Here is George S. Patton Jr.’s official war diary with daily entries from September 1918 to the days leading up to the Armistice in November. He kept it while commanding the 304th Tank Brigade in World War I. Also included is the war diary of Ranulf Compton, one of his battalion tank commanders, with daily entries from mid-August to mid-October. Both diaries cover in detail tank operations at the Battle of St. Mihiel and the Meuse-Argonne Offensive, providing a candid look at the successes and challenges of early tank units in combat. Compton’s diary entries are particularly intriguing because he is a lesser-known figure historically but one who played a critical role in the final days of the war. Sereno Brett, Patton’s other battalion commander, had assumed command of the brigade after Patton was wounded the last week in September.
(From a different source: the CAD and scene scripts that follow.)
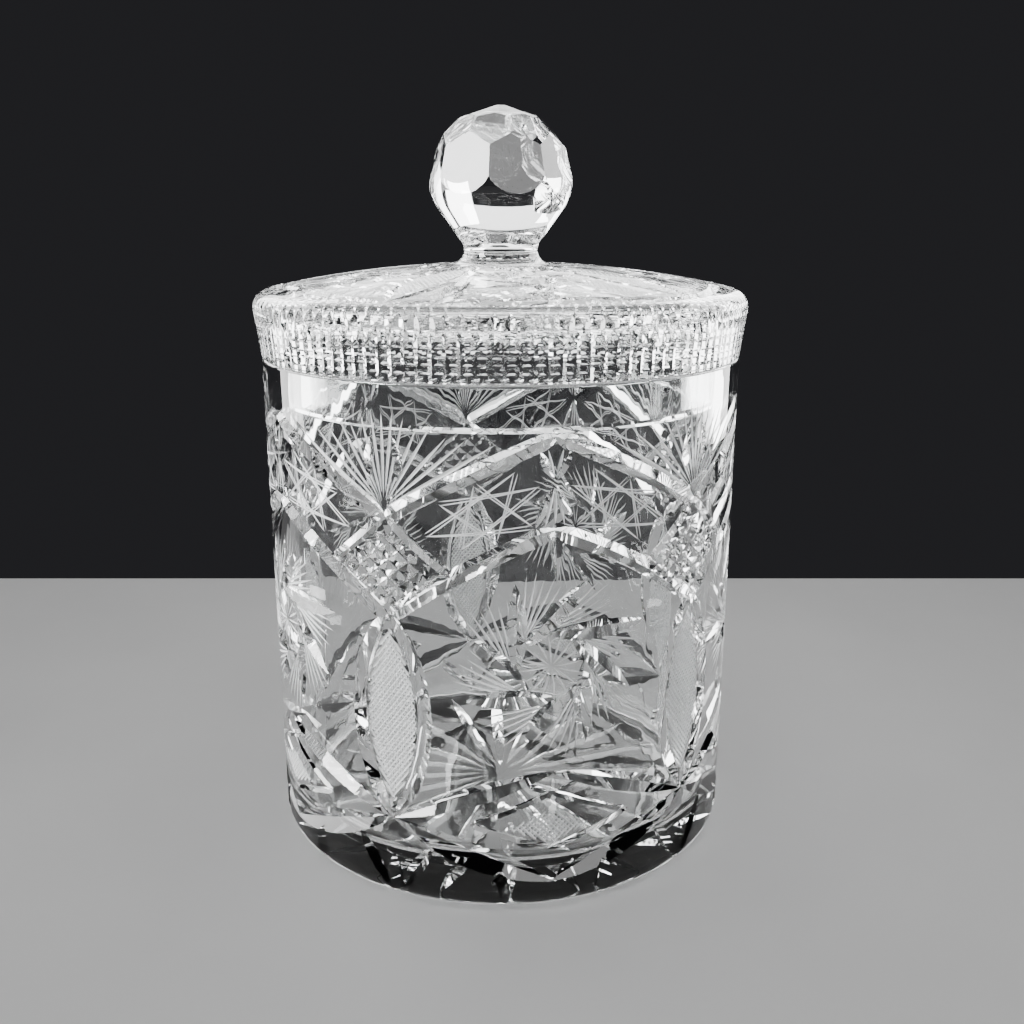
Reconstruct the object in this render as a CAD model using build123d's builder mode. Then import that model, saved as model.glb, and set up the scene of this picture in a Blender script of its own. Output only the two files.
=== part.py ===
from build123d import *

import os
from math import cos, radians, sin, tan

# Cut-crystal powder jar with a lift-off lid whose faceted knob is one piece with it.
# Millimetres. +Z is up and the origin is at the centre of the foot, on the surface it stands on.

# Jar
body_radius = 70.0
jar_height = 144.4
wall_thickness = 6.5
floor_thickness = 8.0
heel_radius = 4.5
inner_heel_radius = 9.0
lip_radius = 1.0

# Panel: a shallow pointed scoop between two pictures of the jar's cut pattern
panel_count = 5
panel_height = 55.0
panel_depth = 1.0
panel_length = 56.0
first_panel_angle = -54.0

# Lid disc
lid_corner_radius = 72.3
lid_edge_fillet = 5.0
dome_top = 169.8
dome_radius = 331.0
seat_gap = 0.8
register_depth = 13.0
register_width = 6.0
register_chamfer = 0.8
hollow_edge_height = 156.0
hollow_top = 159.5
hollow_corner_radius = 2.0

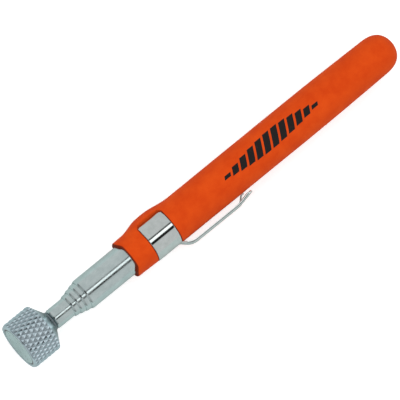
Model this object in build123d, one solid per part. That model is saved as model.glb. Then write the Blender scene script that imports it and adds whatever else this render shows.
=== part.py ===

Compton, in turn, assumed command of all the brigade tanks at the front. His role as commander of the fighting tanks makes his diary entries especially important. Once Patton was medically evacuated off the battlefield, his knowledge of tank operations was strictly second-hand. But Compton was now eyewitness to several more weeks of some of the toughest fighting of the war. The contrast between Patton’s and Compton’s diary entries is also intriguing for another reason. On a personal level, Patton had a vested interest in the success of the early tank, having been an early proponent and personally involved in its development. But Compton had no such investment and therefore his daily observations, in contrast to Patton’s, contain a more unvarnished assessment of the early tank.
George Smith Patton, Jr. was a United States Army officer best known for his leadership while commanding corps and armies as a general during World War II. He was also well known for his eccentricity and controversial outspokenness.
Patton was commissioned in the U.S. Army after his graduation from the U.S. Military Academy at West Point in 1909. In 1916–17, he participated in the unsuccessful Pancho Villa Expedition, a U.S. operation that attempted to capture the Mexican revolutionary. In World War I, he was the first officer assigned to the new United States Tank Corps and saw action in France.
In World War II, he commanded corps and armies in North Africa, Sicily, and the European Theater of Operations. In 1944, Patton assumed command of the U.S. Third Army, which under his leadership advanced farther, captured more enemy prisoners, and liberated more territory in less time than any other army in military history.
On December 9, 1945, Patton was severely injured in a road accident in Heidelberg, Germany. In the crash Patton received a severe cervical spinal cord injury. Paralyzed from the neck down, he was rushed to the military hospital in Heidelberg. Patton died of a pulmonary embolism on December 21, 1945.